The US futures are set to higher open higher as we approach the final quarter and the start of a new month. Investors have started to position themselves ahead of rail of economic data which is due this week. There is no doubt that we have a well-documented recovery in Spain and Italy, but having said that the flickering concerns about these economies are still flashing.
Politicians playing with fragile recovery
It seems like investors have started to contend against the political uncertainty on both sides of the Atlantic. It is not a wise idea for the politicians to play with the fragile recovery and especially the pace that they are playing with, as this could easily derail the recovery. This morning at 5 AM the US government has started to partially shut down some of their operations and the hope is that both the Democrats and the Republicans would come to their senses soon enough to see what the consequences could be on the markets by passing the temporary budget which could let the government run in the meanwhile.
Traders are certainly hoping that wiser heads will prevail in this battle before we approach the debt ceiling dilemma.
Italian 10 Year yield and Leta’s confidence vote
Back in Europe, given that the ministerial resignations caused a ripple effect in the Eurozone over the weekend, the 10 year Italian bond yield eased off yesterday after rumours hit the market that certain members of the Berlusconi’s party may vote against him and stay in the government. But this story certainly has other side which is that the Mr Leta is still going to look for a confidence vote Wednesday to form a coalition
Economics Data- Manufacturing PMI for Spain, Italy and Germany will be in focus
Nevertheless, the economic data in the Europe would be the main focus amid investors. The recent readings of the manufacturing PMI data for Italy and Spain clearly shows an improvement for these countries, but the main concern for the investor is France, and it is expected that this reading could remain too green with the final reading of 49.5.

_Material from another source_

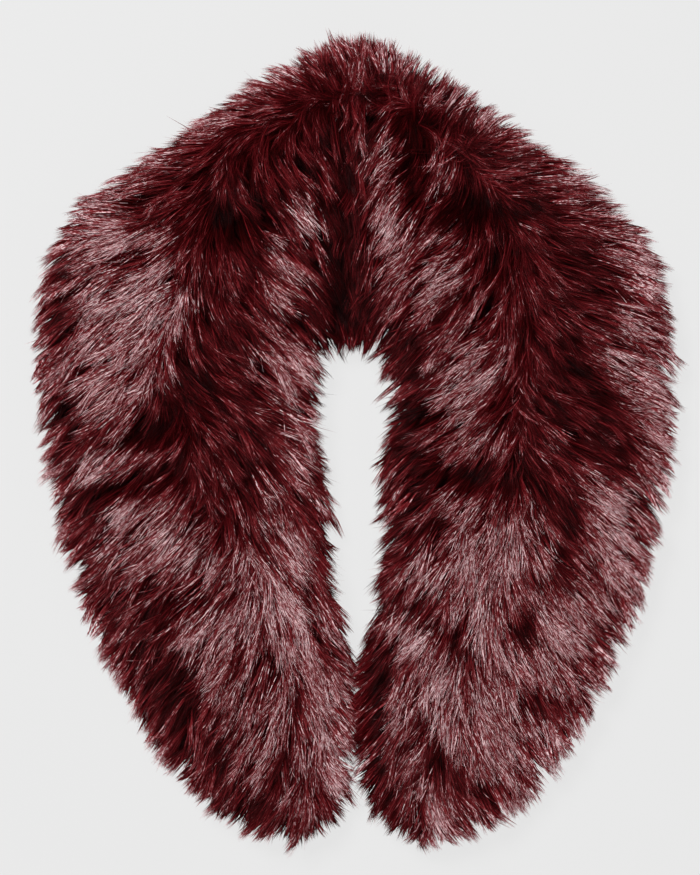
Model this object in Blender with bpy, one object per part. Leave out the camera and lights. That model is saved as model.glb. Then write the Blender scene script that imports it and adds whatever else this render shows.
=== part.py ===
"""A fur collar wrap, lying flat and closed, as solids at real size.

The collar is a horseshoe of long-pile fur cloth, cut as two mirrored halves that are sewn together at
the centre back. Each half has an upper panel, which shows, and an under panel, which it lies on. Pile
is part of the cloth here: an upper panel is a wall from its backing up to where the pile ends, and it
thins towards its edges, where the pile bends over them.

Metres, +Z up. The collar lies on z = 0 with the centre back at +Y and the two front ends at -Y. The
origin is the middle of its bounding box on the floor. Left and right are as seen from above.
"""

from dataclasses import dataclass

import bmesh
import bpy
import numpy as np

MM = 0.001

# Driving sizes, in millimetres.
SEAM_GAP = 0.3  # between two pieces that are sewn together or lie on each other
SEAM_X = -2.0  # the centre-back seam
FRONT_GAP = 0.8  # half the space between the pile of the two front ends, where they touch
UNDER_THICKNESS = 10.0  # the under panel: backing and pile, pressed flat
UNDER_EDGE = 4.0  # radius of the under panel's pressed edge
UNDER_INSET = 3.5  # how far the under panel stays inside the upper one
BACKING_Z = UNDER_THICKNESS + SEAM_GAP  # the underside of the upper panel

# The pile bulges between the edges like a flattened ellipse: 2 would be a true one.
SECTION_ROUNDNESS = 2.3

# Below its widest line, the pile at the edges turns in under the panel.
RIM_Z = 18.0  # height of the widest line
RIM_TUCK = 5.0  # how far in the backing's edge lies from it
RIM_STEPS = (0.0, 0.4, 0.75)  # turn of each row of points from the backing's edge, 1 being the widest line

# The pile parts into large locks, which fan out from the crest to both edges.
LOCK_PITCH = 21.0  # between locks, along an edge
LOCK_RISE = 3.0  # from the parting between two locks to a lock's back
LOCK_REACH = 3.4  # how far a lock's end stands out past the partings at the edge
LOCK_SWEEP = 70.0  # how far along the arm a lock runs between the crest and an edge
LOCK_WANDER = 9.0  # how far a lock strays from an even pitch
LOCK_START = (0.3, 0.75)  # share of the way from the crest to an edge over which the locks come up
EDGE_BAND = 0.22  # share of a section, from each edge, over which lock ends reach out

# Mesh density. Rows run from the centre back to the end, columns from the neck edge to the outer edge.
ROWS = 112
COLUMNS = 26
ROW_EASE = 1.3  # above 1, rows crowd together towards the rounded end
UNDER_ROW_STEP = 3  # the under panel's outline uses every third row


@dataclass(frozen=True)
class Station:
    """One section across a half: a straight line from the neck edge to the outer edge, in millimetres."""

    along: float  # share of the way from the centre back to the end
    outer: tuple[float, float]  # where the pile ends on the outer side, in plan
    inner: tuple[float, float]  # where it ends on the neck side
    crown: float  # height of the crest above the floor
    crest: float  # place of the crest, from 0 at the neck edge to 1 at the outer edge


@dataclass(frozen=True)
class Fold:
    """A soft trough or ridge on an upper panel: an arc through three points in plan, in millimetres."""

    start: tuple[float, float]
    middle: tuple[float, float]
    end: tuple[float, float]
    width: float  # from the line of the fold to where it has faded to a third
    rise: float  # height of a ridge, or below 0 the depth of a trough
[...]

The Spanish manufacturing PMI for September is expected to come in at 51.6 while the previous reading was 51.1. Similarly the manufacturing PMI data expected for Italy and Germany is 51.1 and 51.3 respectively.

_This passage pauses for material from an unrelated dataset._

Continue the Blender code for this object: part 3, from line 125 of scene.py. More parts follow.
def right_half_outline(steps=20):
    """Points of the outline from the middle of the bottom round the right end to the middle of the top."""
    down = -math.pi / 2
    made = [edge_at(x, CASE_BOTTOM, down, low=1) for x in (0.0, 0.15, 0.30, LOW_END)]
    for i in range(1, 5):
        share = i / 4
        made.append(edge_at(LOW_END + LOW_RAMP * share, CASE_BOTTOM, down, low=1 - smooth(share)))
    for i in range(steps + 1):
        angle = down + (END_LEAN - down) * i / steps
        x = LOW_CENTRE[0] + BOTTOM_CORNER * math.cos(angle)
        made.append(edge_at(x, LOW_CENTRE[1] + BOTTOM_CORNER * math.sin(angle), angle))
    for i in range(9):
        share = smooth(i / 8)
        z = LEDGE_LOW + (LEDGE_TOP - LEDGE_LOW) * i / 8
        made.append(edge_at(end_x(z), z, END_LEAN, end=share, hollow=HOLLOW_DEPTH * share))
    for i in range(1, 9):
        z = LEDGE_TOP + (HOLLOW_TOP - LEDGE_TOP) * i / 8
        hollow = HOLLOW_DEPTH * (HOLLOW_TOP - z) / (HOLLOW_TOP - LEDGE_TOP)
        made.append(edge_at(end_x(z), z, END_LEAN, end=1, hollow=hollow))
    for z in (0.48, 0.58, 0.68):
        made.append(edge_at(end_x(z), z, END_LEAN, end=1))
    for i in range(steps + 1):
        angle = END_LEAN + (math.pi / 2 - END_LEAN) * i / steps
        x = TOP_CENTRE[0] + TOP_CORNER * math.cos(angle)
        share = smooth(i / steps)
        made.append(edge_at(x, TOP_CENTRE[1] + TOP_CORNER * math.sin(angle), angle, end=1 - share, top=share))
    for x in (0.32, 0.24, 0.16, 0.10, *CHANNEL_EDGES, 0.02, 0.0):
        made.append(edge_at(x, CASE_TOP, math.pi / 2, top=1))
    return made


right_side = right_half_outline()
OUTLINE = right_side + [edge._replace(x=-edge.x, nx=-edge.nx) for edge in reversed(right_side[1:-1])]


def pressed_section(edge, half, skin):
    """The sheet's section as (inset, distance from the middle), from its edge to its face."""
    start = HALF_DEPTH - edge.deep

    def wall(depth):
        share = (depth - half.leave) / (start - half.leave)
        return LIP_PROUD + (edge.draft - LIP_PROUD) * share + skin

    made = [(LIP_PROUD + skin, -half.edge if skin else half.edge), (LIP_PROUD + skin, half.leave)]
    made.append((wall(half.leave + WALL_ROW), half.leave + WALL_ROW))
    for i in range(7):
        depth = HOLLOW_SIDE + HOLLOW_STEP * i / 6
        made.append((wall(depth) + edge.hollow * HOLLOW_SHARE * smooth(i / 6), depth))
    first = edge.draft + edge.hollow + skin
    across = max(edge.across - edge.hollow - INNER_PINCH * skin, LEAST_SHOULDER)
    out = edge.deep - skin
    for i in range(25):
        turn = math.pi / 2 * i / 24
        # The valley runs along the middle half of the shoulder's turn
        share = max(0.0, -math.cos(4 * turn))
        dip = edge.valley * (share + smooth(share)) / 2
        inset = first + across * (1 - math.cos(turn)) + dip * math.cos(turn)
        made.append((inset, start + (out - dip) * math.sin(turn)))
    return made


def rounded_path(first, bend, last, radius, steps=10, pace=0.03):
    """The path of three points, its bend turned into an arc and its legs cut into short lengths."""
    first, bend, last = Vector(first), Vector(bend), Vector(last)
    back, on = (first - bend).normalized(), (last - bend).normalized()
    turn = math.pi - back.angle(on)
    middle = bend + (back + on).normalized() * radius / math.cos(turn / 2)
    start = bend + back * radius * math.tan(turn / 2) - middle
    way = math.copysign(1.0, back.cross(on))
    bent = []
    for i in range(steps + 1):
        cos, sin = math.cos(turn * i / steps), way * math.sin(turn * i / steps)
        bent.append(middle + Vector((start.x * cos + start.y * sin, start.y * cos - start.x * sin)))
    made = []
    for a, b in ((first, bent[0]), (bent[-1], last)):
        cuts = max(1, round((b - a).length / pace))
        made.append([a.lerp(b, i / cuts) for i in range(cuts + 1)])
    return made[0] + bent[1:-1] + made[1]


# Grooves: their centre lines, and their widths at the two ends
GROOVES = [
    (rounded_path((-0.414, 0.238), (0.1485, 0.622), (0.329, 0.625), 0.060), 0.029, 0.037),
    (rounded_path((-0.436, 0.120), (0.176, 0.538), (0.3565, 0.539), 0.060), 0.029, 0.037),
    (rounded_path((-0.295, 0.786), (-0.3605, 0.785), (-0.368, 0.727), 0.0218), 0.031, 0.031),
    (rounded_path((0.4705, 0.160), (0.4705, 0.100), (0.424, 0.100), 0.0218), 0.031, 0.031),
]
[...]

There is no doubt that these readings are very welcoming, but the devil is always in the details, as these readings only tell part of the story, because the unemployment reading for Italy and Spain does paint a very depressing picture.
The UK’s Manufacturing PMI reading could shed some light for Q3 GDP
The future’s for the FTSE 100 are also trading up by almost 0.17% however, the question remains if these gains can remain in a positive territory for the rest of the day. The sterling economy could face pressure later this morning when the economic data- manufacturing PMI will hit the wire. The forecast for this is 57.51 while the previous reading was 57.2.
Investors will look at the state of this data very closely, as the manufacturing PMI data is usually expected to give a strong idea about how good the preliminary Q3 GDP could be.
The AUD, NZD, EUR, GBP are trending up against the dollar while the DKK,CHF and SEK are trending down against the dollar on an intra day basis.